• **Recorded information**:
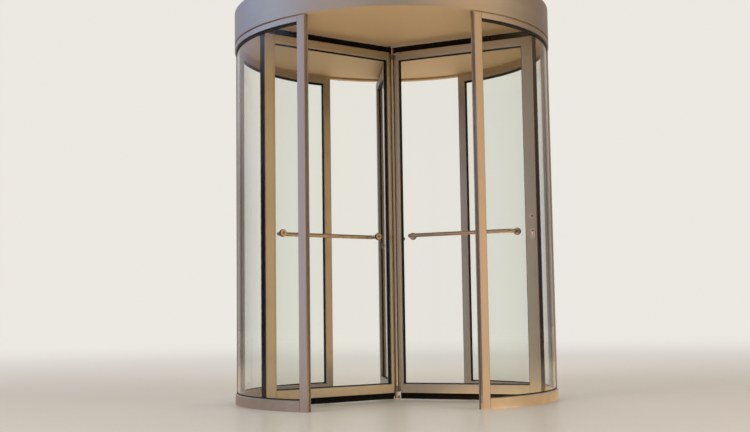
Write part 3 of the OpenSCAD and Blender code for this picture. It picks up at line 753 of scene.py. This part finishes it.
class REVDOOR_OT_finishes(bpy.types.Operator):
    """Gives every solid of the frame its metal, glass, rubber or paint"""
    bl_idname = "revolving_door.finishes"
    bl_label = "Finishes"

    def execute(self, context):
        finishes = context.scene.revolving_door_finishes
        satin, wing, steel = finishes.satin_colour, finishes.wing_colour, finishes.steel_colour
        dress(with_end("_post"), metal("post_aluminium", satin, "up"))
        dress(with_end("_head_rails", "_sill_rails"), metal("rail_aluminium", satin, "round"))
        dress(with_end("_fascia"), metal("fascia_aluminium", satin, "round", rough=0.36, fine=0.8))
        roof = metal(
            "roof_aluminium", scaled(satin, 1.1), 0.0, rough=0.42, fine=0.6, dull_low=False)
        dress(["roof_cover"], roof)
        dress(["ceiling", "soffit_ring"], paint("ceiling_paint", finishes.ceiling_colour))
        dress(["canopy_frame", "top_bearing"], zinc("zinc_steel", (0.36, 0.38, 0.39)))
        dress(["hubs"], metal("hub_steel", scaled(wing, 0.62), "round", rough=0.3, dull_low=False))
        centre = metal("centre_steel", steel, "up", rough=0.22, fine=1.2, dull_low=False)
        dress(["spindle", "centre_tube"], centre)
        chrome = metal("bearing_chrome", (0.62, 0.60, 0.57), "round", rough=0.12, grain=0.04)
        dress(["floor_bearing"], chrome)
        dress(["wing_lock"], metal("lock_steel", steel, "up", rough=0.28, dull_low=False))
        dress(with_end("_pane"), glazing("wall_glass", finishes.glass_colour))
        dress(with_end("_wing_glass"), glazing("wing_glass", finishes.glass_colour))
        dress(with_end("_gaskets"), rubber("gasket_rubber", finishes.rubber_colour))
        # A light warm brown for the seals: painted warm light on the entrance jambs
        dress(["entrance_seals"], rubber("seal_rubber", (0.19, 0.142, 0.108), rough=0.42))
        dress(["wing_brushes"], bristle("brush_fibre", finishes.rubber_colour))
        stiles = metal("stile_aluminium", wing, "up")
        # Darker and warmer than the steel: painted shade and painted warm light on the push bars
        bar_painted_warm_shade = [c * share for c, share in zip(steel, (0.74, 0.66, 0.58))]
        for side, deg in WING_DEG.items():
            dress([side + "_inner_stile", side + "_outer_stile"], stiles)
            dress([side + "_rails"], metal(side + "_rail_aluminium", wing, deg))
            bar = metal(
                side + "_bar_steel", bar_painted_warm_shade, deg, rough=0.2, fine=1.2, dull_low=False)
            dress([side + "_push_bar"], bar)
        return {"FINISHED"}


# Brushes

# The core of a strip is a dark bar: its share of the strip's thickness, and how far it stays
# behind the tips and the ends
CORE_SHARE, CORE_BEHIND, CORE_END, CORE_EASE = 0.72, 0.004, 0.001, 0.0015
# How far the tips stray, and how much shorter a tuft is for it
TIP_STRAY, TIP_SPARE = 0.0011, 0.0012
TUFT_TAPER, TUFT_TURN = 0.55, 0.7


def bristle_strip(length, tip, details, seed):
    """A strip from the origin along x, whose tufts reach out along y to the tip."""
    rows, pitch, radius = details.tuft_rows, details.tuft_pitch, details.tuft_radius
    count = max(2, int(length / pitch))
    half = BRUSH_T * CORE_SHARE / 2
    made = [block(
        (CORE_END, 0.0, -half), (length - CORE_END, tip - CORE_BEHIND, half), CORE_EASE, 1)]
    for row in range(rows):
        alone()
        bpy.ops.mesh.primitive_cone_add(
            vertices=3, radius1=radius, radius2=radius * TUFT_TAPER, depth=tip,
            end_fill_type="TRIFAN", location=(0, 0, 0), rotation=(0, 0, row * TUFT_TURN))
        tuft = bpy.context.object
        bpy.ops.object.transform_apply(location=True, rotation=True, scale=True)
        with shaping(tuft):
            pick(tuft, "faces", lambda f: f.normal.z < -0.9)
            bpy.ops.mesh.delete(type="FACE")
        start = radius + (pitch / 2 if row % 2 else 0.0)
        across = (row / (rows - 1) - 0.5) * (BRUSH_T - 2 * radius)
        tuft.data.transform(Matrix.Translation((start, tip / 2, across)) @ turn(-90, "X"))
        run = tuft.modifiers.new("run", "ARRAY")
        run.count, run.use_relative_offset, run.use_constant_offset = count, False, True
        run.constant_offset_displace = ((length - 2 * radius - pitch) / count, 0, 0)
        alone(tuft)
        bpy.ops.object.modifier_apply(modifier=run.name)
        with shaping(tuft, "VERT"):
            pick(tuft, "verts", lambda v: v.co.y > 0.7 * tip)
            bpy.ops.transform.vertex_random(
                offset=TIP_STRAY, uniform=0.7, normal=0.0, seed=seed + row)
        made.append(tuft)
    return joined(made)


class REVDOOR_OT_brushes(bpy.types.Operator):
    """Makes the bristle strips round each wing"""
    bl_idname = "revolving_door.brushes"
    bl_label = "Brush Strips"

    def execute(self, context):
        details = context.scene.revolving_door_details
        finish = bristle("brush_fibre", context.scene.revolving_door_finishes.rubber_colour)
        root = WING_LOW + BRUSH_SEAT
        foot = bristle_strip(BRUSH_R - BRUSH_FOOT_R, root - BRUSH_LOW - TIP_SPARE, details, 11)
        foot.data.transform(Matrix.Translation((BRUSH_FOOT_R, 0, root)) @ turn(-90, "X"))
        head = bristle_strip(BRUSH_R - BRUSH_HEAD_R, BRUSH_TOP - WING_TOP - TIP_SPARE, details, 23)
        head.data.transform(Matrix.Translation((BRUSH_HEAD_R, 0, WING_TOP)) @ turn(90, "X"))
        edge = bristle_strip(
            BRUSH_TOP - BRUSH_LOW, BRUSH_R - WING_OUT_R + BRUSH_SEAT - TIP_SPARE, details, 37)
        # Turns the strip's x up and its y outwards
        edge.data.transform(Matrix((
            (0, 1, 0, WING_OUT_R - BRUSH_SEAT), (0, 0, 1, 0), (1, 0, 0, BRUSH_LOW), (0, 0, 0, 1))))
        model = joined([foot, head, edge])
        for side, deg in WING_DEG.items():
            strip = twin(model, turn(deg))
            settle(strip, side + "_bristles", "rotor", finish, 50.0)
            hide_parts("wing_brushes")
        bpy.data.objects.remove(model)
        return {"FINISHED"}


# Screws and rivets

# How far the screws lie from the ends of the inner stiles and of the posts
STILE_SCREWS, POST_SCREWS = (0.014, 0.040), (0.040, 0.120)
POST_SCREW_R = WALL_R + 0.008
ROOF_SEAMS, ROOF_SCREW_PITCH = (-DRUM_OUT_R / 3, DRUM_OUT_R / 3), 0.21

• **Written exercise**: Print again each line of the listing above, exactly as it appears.

• **Exercise answer**:
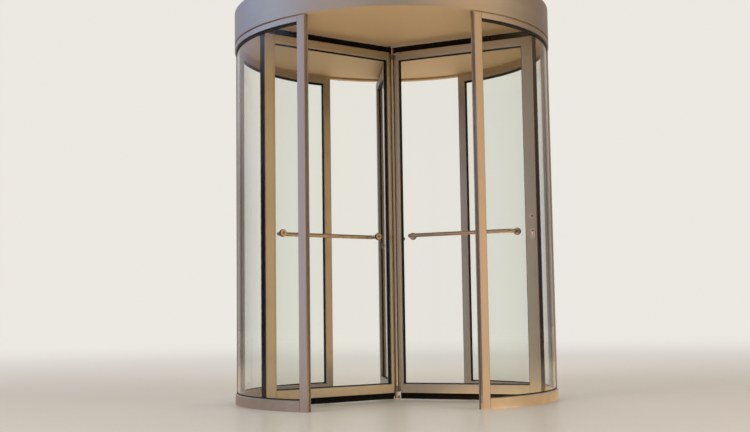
Write part 3 of the OpenSCAD and Blender code for this picture. It picks up at line 753 of scene.py. This part finishes it.
class REVDOOR_OT_finishes(bpy.types.Operator):
    """Gives every solid of the frame its metal, glass, rubber or paint"""
    bl_idname = "revolving_door.finishes"
    bl_label = "Finishes"

    def execute(self, context):
        finishes = context.scene.revolving_door_finishes
        satin, wing, steel = finishes.satin_colour, finishes.wing_colour, finishes.steel_colour
        dress(with_end("_post"), metal("post_aluminium", satin, "up"))
        dress(with_end("_head_rails", "_sill_rails"), metal("rail_aluminium", satin, "round"))
        dress(with_end("_fascia"), metal("fascia_aluminium", satin, "round", rough=0.36, fine=0.8))
        roof = metal(
            "roof_aluminium", scaled(satin, 1.1), 0.0, rough=0.42, fine=0.6, dull_low=False)
        dress(["roof_cover"], roof)
        dress(["ceiling", "soffit_ring"], paint("ceiling_paint", finishes.ceiling_colour))
        dress(["canopy_frame", "top_bearing"], zinc("zinc_steel", (0.36, 0.38, 0.39)))
        dress(["hubs"], metal("hub_steel", scaled(wing, 0.62), "round", rough=0.3, dull_low=False))
        centre = metal("centre_steel", steel, "up", rough=0.22, fine=1.2, dull_low=False)
        dress(["spindle", "centre_tube"], centre)
        chrome = metal("bearing_chrome", (0.62, 0.60, 0.57), "round", rough=0.12, grain=0.04)
        dress(["floor_bearing"], chrome)
        dress(["wing_lock"], metal("lock_steel", steel, "up", rough=0.28, dull_low=False))
        dress(with_end("_pane"), glazing("wall_glass", finishes.glass_colour))
        dress(with_end("_wing_glass"), glazing("wing_glass", finishes.glass_colour))
        dress(with_end("_gaskets"), rubber("gasket_rubber", finishes.rubber_colour))
        # A light warm brown for the seals: painted warm light on the entrance jambs
        dress(["entrance_seals"], rubber("seal_rubber", (0.19, 0.142, 0.108), rough=0.42))
        dress(["wing_brushes"], bristle("brush_fibre", finishes.rubber_colour))
        stiles = metal("stile_aluminium", wing, "up")
        # Darker and warmer than the steel: painted shade and painted warm light on the push bars
        bar_painted_warm_shade = [c * share for c, share in zip(steel, (0.74, 0.66, 0.58))]
        for side, deg in WING_DEG.items():
            dress([side + "_inner_stile", side + "_outer_stile"], stiles)
            dress([side + "_rails"], metal(side + "_rail_aluminium", wing, deg))
            bar = metal(
                side + "_bar_steel", bar_painted_warm_shade, deg, rough=0.2, fine=1.2, dull_low=False)
            dress([side + "_push_bar"], bar)
        return {"FINISHED"}


# Brushes

# The core of a strip is a dark bar: its share of the strip's thickness, and how far it stays
# behind the tips and the ends
CORE_SHARE, CORE_BEHIND, CORE_END, CORE_EASE = 0.72, 0.004, 0.001, 0.0015
# How far the tips stray, and how much shorter a tuft is for it
TIP_STRAY, TIP_SPARE = 0.0011, 0.0012
TUFT_TAPER, TUFT_TURN = 0.55, 0.7


def bristle_strip(length, tip, details, seed):
    """A strip from the origin along x, whose tufts reach out along y to the tip."""
    rows, pitch, radius = details.tuft_rows, details.tuft_pitch, details.tuft_radius
    count = max(2, int(length / pitch))
    half = BRUSH_T * CORE_SHARE / 2
    made = [block(
        (CORE_END, 0.0, -half), (length - CORE_END, tip - CORE_BEHIND, half), CORE_EASE, 1)]
    for row in range(rows):
        alone()
        bpy.ops.mesh.primitive_cone_add(
            vertices=3, radius1=radius, radius2=radius * TUFT_TAPER, depth=tip,
            end_fill_type="TRIFAN", location=(0, 0, 0), rotation=(0, 0, row * TUFT_TURN))
        tuft = bpy.context.object
        bpy.ops.object.transform_apply(location=True, rotation=True, scale=True)
        with shaping(tuft):
            pick(tuft, "faces", lambda f: f.normal.z < -0.9)
            bpy.ops.mesh.delete(type="FACE")
        start = radius + (pitch / 2 if row % 2 else 0.0)
        across = (row / (rows - 1) - 0.5) * (BRUSH_T - 2 * radius)
        tuft.data.transform(Matrix.Translation((start, tip / 2, across)) @ turn(-90, "X"))
        run = tuft.modifiers.new("run", "ARRAY")
        run.count, run.use_relative_offset, run.use_constant_offset = count, False, True
        run.constant_offset_displace = ((length - 2 * radius - pitch) / count, 0, 0)
        alone(tuft)
        bpy.ops.object.modifier_apply(modifier=run.name)
        with shaping(tuft, "VERT"):
            pick(tuft, "verts", lambda v: v.co.y > 0.7 * tip)
            bpy.ops.transform.vertex_random(
                offset=TIP_STRAY, uniform=0.7, normal=0.0, seed=seed + row)
        made.append(tuft)
    return joined(made)


class REVDOOR_OT_brushes(bpy.types.Operator):
    """Makes the bristle strips round each wing"""
    bl_idname = "revolving_door.brushes"
    bl_label = "Brush Strips"

    def execute(self, context):
        details = context.scene.revolving_door_details
        finish = bristle("brush_fibre", context.scene.revolving_door_finishes.rubber_colour)
        root = WING_LOW + BRUSH_SEAT
        foot = bristle_strip(BRUSH_R - BRUSH_FOOT_R, root - BRUSH_LOW - TIP_SPARE, details, 11)
        foot.data.transform(Matrix.Translation((BRUSH_FOOT_R, 0, root)) @ turn(-90, "X"))
        head = bristle_strip(BRUSH_R - BRUSH_HEAD_R, BRUSH_TOP - WING_TOP - TIP_SPARE, details, 23)
        head.data.transform(Matrix.Translation((BRUSH_HEAD_R, 0, WING_TOP)) @ turn(90, "X"))
        edge = bristle_strip(
            BRUSH_TOP - BRUSH_LOW, BRUSH_R - WING_OUT_R + BRUSH_SEAT - TIP_SPARE, details, 37)
        # Turns the strip's x up and its y outwards
        edge.data.transform(Matrix((
            (0, 1, 0, WING_OUT_R - BRUSH_SEAT), (0, 0, 1, 0), (1, 0, 0, BRUSH_LOW), (0, 0, 0, 1))))
        model = joined([foot, head, edge])
        for side, deg in WING_DEG.items():
            strip = twin(model, turn(deg))
            settle(strip, side + "_bristles", "rotor", finish, 50.0)
            hide_parts("wing_brushes")
        bpy.data.objects.remove(model)
        return {"FINISHED"}


# Screws and rivets

# How far the screws lie from the ends of the inner stiles and of the posts
STILE_SCREWS, POST_SCREWS = (0.014, 0.040), (0.040, 0.120)
POST_SCREW_R = WALL_R + 0.008
ROOF_SEAMS, ROOF_SCREW_PITCH = (-DRUM_OUT_R / 3, DRUM_OUT_R / 3), 0.21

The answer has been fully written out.